Thursday, April 4, 2013

the next BIG thing

What do you secretly, or maybe not so secretly, in your wildest dreams want to do? Not too long ago I had a talk with my brother. He told me that the facebook age is one of narcissists. And in school we are often told we can "be anything we want to be." All we have to do is dream it, then work to achieve it. We had a back and forth over this mentality, with me on the side for the dreamers. Who's right?

Let's consider what it's like to think you can do what you want. You're 10 years old. You relish in the idea of owning an ice cream business. You go through school, and you hear the other zany ideas your friends have. But when you're at home, your parents tell you about how they have their own dreams that you will become a doctor, and you can help treat them when they older. You start to think that maybe being a doctor wouldn't be so bad. You would get paid well, and you could afford to take care of your family. Then you get to college. You focus. You make straight As through your hard work, and that lingering idea of owning an ice cream business seems like a childhood notion. Med school application it is.

Does this sound familiar? I have nothing against conventional occupations. Most of them are direly, importantly necessary for our society to be what it is and has been. But what about the dreamers who want to be doers? Do they stand a chance?

I completely understand that it's unrealistic that everyone who wants to run wild with a great entrepreneurial idea is not going to be successful. Most people will fail. I like to think that it's a worth effort to try against all odds to achieve what seems so deliciously good.

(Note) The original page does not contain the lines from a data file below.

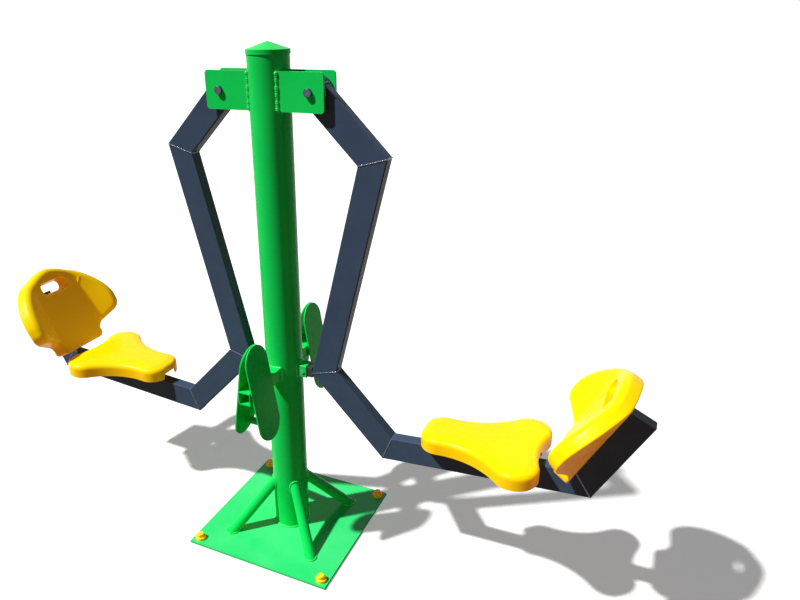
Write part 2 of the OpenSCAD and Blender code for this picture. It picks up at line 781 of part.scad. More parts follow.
module on_back() { on_bar(4) translate([back_start, 0, arm_w / 2 + back_gap]) children(); }
module rounded_slot(w, h, r, depth) {
    linear_extrude(depth) rounded_rect(w, h, r);
}
module right_backrest() {
    hole_x = back_len - hole_drop - hole_h / 2;
    color("gold") difference() {
        union() {
            on_back() stack(backrest_rings());
            on_back() for (x = back_bolt_at) translate([x, 0, -back_gap])
                rounded_slot(pad_h, pad_w, pad_h * slot_round_share, back_gap + shell_wall);
        }
        on_back() translate([hole_x, 0, -cut]) rounded_slot(hole_h, hole_w, hole_h * slot_round_share, 2 * back_t);
        on_bar(4) insert_holes(back_bolts_on_bar);
    }
}

module inserts_at(places) {
    for (x = places) translate([x, 0, arm_w / 2 + insert_len / 2]) ring(insert_d, bolt_d, insert_len);
}
module right_inserts() {
    color("goldenrod") {
        on_bar(3) inserts_at(seat_bolts_on_bar);
        on_bar(4) inserts_at(back_bolts_on_bar);
    }
}

module washers_at(places) {
    for (x = places) translate([x, 0, bolt_seat_z - washer_t / 2]) ring(washer_d, bolt_d + bolt_play, washer_t);
}
module right_bolt_washers() {
    color("silver") {
        on_bar(3) washers_at(seat_bolts_on_bar);
        on_bar(4) washers_at(back_bolts_on_bar);
    }
}

// Bolts inside the bar: a hexagon head under its washer, then a shank up to the insert's end
module bolts_at(places) {
    color("silver") for (x = places) translate([x, 0, bolt_seat_z - washer_t]) {
        translate([0, 0, -bolt_head_h]) cylinder(r = bolt_af / sqrt(3), h = bolt_head_h, $fn = 6);
        cylinder(d = bolt_d, h = washer_t + arm_wall + insert_len);
    }
}
module right_seat_bolts() { on_bar(3) bolts_at(seat_bolts_on_bar); }
module right_back_bolts() { on_bar(4) bolts_at(back_bolts_on_bar); }

base_plate();
strut();  // strut_front_right
on_left() strut();  // strut_front_left
on_rear() strut();  // strut_rear_right
on_rear() on_left() strut();  // strut_rear_left
anchor_caps();
post();
post_cap();
hanger();  // hanger_front_right
on_left() hanger();  // hanger_front_left
on_rear() hanger();  // hanger_rear_right
on_rear() on_left() hanger();  // hanger_rear_left
foot_bar();
foot_plate();  // foot_plate_front_right
on_left() foot_plate();  // foot_plate_front_left
on_rear() foot_plate();  // foot_plate_rear_right
on_rear() on_left() foot_plate();  // foot_plate_rear_left
foot_ties();
stop_bracket();  // stop_bracket_right
on_left() stop_bracket();  // stop_bracket_left
stop_buffer();  // stop_buffer_right
on_left() stop_buffer();  // stop_buffer_left
stop_screws();
pivot_axles();
pivot_bolts();
pivot_shims();
bearing_spacers();
bearing_inner_rings();
right_hub();
right_bearing_outer_rings();
right_bearing_balls();
right_arm_top();
right_arm_leg();
right_arm_knee();
right_seat_bar();
right_back_bar();
right_end_plate();
right_seat();
right_backrest();
right_seat_bolts();
right_back_bolts();
right_bolt_washers();
right_inserts();
on_left() right_hub();  // left_hub
on_left() right_bearing_outer_rings();  // left_bearing_outer_rings
on_left() right_bearing_balls();  // left_bearing_balls
on_left() right_arm_top();  // left_arm_top
on_left() right_arm_leg();  // left_arm_leg
on_left() right_arm_knee();  // left_arm_knee
on_left() right_seat_bar();  // left_seat_bar
on_left() right_back_bar();  // left_back_bar
on_left() right_end_plate();  // left_end_plate
on_left() right_seat();  // left_seat
on_left() right_backrest();  // left_backrest
on_left() right_seat_bolts();  // left_seat_bolts
on_left() right_back_bolts();  // left_back_bolts
on_left() right_bolt_washers();  // left_bolt_washers
on_left() right_inserts();  // left_inserts
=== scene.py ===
"""Looks of an outdoor leg press machine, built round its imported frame.

Lengths are in millimetres and are turned into metres where a mesh is made. The frame has its
origin on the ground at the post's centre, X to the right-hand seat and Z up.
"""

from __future__ import annotations

import json
import logging
import math
from dataclasses import dataclass
from enum import Enum
from typing import Sequence

import bpy
import numpy as np
from mathutils import Matrix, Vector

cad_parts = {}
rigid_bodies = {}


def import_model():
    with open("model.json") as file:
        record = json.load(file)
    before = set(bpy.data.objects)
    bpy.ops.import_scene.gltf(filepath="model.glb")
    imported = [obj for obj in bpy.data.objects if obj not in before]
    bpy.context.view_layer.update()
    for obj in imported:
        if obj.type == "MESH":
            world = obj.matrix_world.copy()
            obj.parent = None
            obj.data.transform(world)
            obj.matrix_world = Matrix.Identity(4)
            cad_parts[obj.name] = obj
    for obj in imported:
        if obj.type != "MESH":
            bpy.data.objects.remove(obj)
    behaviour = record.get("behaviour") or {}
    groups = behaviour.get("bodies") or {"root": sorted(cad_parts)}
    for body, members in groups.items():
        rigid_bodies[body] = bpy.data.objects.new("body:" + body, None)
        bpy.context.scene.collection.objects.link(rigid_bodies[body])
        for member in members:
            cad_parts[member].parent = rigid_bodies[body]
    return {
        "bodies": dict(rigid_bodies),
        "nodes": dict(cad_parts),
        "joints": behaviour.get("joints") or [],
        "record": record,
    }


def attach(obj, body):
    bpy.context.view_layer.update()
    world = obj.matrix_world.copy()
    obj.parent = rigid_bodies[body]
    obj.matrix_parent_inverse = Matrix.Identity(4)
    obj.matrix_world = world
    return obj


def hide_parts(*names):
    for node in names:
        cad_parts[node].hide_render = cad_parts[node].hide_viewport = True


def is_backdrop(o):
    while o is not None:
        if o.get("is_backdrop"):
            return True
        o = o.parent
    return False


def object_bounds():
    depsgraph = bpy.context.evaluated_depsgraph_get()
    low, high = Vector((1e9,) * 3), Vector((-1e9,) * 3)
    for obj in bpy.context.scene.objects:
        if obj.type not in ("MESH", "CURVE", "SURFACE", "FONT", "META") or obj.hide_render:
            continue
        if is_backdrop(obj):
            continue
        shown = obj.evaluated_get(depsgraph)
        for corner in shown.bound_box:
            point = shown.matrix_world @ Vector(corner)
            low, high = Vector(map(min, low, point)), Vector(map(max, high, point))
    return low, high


Array = np.ndarray
LOG = logging.getLogger("leg_press")
MM = 0.001
OUT = np.array([1.0, 0.0, 0.0])
ACROSS = np.array([0.0, 1.0, 0.0])
UP = np.array([0.0, 0.0, 1.0])
NOISE_SPAN = (0.3, 0.7)


class Side(Enum):
    """The two arms of the machine."""

    RIGHT = 1
    LEFT = -1

    @property
    def word(self) -> str:
        """The side's name as the nodes have it."""
        return self.name.lower()

    @property
    def body(self) -> str:
        """The body that the side's pieces ride on."""
        return f"{self.word}_arm"


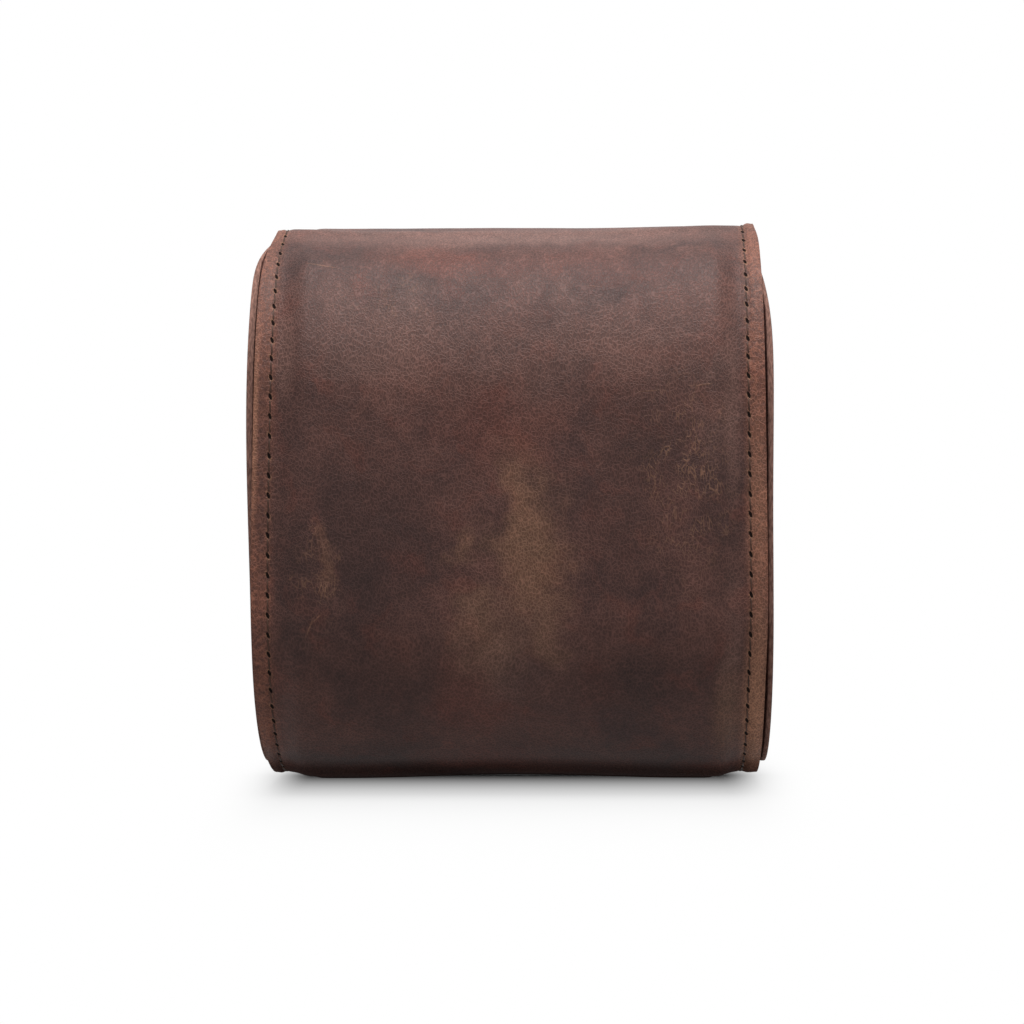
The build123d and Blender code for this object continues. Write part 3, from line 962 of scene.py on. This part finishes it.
class CASE_OT_seams(bpy.types.Operator):
    """Sews both edges of the wrap, the lid's edge and the front lip"""

    bl_idname = "watch_case.seams"
    bl_label = "Seams of the wrap"

    def execute(self, context):
        sizes, colours = context.scene.case_sizes, context.scene.leather_colours
        outline = Outline(sizes)
        surface = WrapSurface(outline, sizes)
        thread = finish(bonded_thread, colours)
        meeting = split_run(outline)
        pitch, seam = sizes.stitch_pitch, WRAP_HALF - sizes.seam_inset
        first = math.ceil((-outline.lid_length + sizes.seam_inset) / pitch)
        last = math.floor((outline.body_length - sizes.seam_inset) / pitch)
        back, front = [], []
        for number in range(first, last):
            run = (number + 0.5) * pitch
            for side in (-1, 1):
                spot = self.spot(surface, side * seam, run, sizes)
                (back if run < meeting else front).append(spot)
        across_count = round(2 * seam / pitch)
        for number in range(across_count):
            x = seam * (2 * (number + 0.5) / across_count - 1)
            back.append(self.cross_spot(surface, x, sizes.seam_inset - outline.lid_length, sizes))
            front.append(self.cross_spot(surface, x, outline.body_length - sizes.seam_inset, sizes))
        inside = LiningSurface(outline)
        for number in range(first, math.floor(-INNER_SEAM_START / pitch)):
            for side in (-1, 1):
                back.append(self.inner_spot(inside, side * seam, (number + 0.5) * pitch, sizes, False))
        for number in range(across_count):
            x = seam * (2 * (number + 0.5) / across_count - 1)
            back.append(self.inner_spot(inside, x, sizes.seam_inset - outline.lid_length, sizes, True))
            front.append(self.inner_spot(inside, x, outline.body_length - sizes.seam_inset, sizes, True))
        for name, spots in (("seams_back_and_lid", back), ("seams_front", front)):
            piece = lay_stitches(name, spots, sizes)
            wear(piece, thread)
            carry(piece, name == "seams_front")
        return {"FINISHED"}

    def spot(self, surface, x, run, sizes):
        """Place, direction and outward of a stitch along the wrap."""
        nearby = (run - STITCH_REACH, run + STITCH_REACH)
        ends = [surface.point(x, there, surface.frame(there)) for there in nearby]
        out = surface.frame(run)[1]
        middle = surface.point(x, run, surface.frame(run))
        return middle - out * sizes.thread * 0.05, (ends[1] - ends[0]).normalized(), out

    def inner_spot(self, inside, x, run, sizes, crosswise):
        """Place, direction and outward of a stitch where it comes out through the lining."""
        nearby = (run - STITCH_REACH, run + STITCH_REACH)
        ends = [inside.point(x, there, inside.frame(there)) for there in nearby]
        inward = -inside.frame(run)[1]
        along = Vector((1, 0, 0)) if crosswise else (ends[1] - ends[0]).normalized()
        return (ends[0] + ends[1]) / 2 + inward * sizes.thread * 0.2, along, inward

    def cross_spot(self, surface, x, run, sizes):
        """Place, direction and outward of a stitch across the wrap."""
        out = surface.frame(run)[1]
        middle = surface.point(x, run, surface.frame(run))
        return middle + out * sizes.thread * 0.25, Vector((1, 0, 0)), out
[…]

I sometimes wake up in the morning with a calm yet energized feeling; I think, "I am going help someone today." That is all it takes to motivate me on the spot. Then I go through my day, get hung up over issues that are much smaller than they seem, and suddenly my perspective is shot, and I retreat to my bed downcast and thankful I get to close my eyes and end my miserable day. You see, what I lack is constant application of what I'm trying to achieve. I need a game plan.

So here is what I am going to do, and I encourage you to do the same. I'm going to go home and make a list of five BIG, CRAZY, INSPIRING ideas I want to set in motion. I am going to spend a few lines elaborating on each one. Then I'm going to put it away and revisit it tomorrow. So grab a pen and some paper, or maybe start a new Word file. Do this simple step, and I'll be back tomorrow with more.

I dare you to dream,
Saira

PS: Someone needs to invent a way to keep drinks cold. Watered down drinks are not that yummy. Ice should be a thing of the past.